I believe you need to use the predict method which takes batches as input and gives batches as output.
That would explain why it worked on samples but not the whole data set.
The thing that you will have to change is probably the saving and loading the array part. Jeremy was always loading the whole array but you will have to find a way to save and load that in batches instead of the whole thing at a time.
Yeah I’m already using htop and the issue seems to be that the output of all the batches is being stored in memory instead of being returned batch-by-batch.
Will work on breaking up the calc and see if that helps…
Seems like predict_generator would be written for the explicit purpose of not eating up all your memory. I haven’t looked at the implementation but it should be something like
load a batch of test cases into memory on the GPU.
make and store predictions on the entire batch (predictions are stored in a relatively small numpy array)
remove all references to the batch allowing the python garbage collector to reclaim the used memory.
Remember that when you create an ImageDataGenerator in Keras you determine the batch_size and therefore help control the GPU and system memory used during the call to predict_generator.
predict takes an entire “batch” in the sense that it runs predict on everything you give it all at once (think of batch processing in computer science).
Any chance there’s something wrong with how you installed cudNN?
I just spent a few days messing with notebooks in part1 and part2 on Google Compute Cloud with both Tensorflow and Theano as backends.
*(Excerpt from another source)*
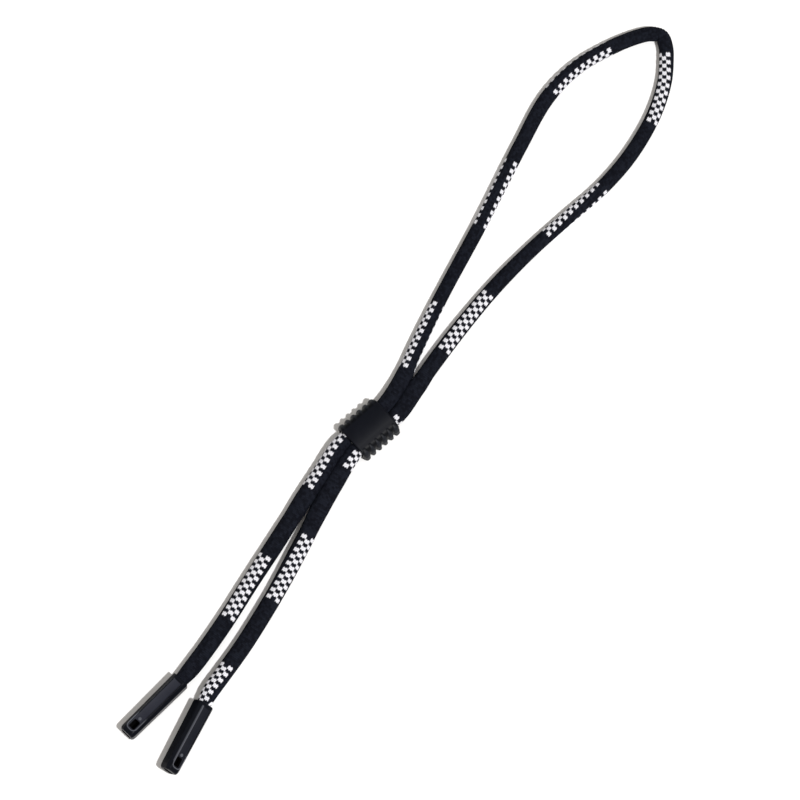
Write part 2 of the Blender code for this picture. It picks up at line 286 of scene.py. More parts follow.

I was playing with a bunch of settings trying to speed things up. Any chance you doubled the batch_size for the validation data? This is what the notebook does and I replicated it when writing my notebook.
With Theano as a backend when I’d get to the very end of one epoch and Keras/Theano started processing the validation set I’d get an out of memory error. With Tensorflow it blew up immediately.
With Theano I was able to get to a batch_size of 128 on a 12G Telsa. Doubling that blows things up.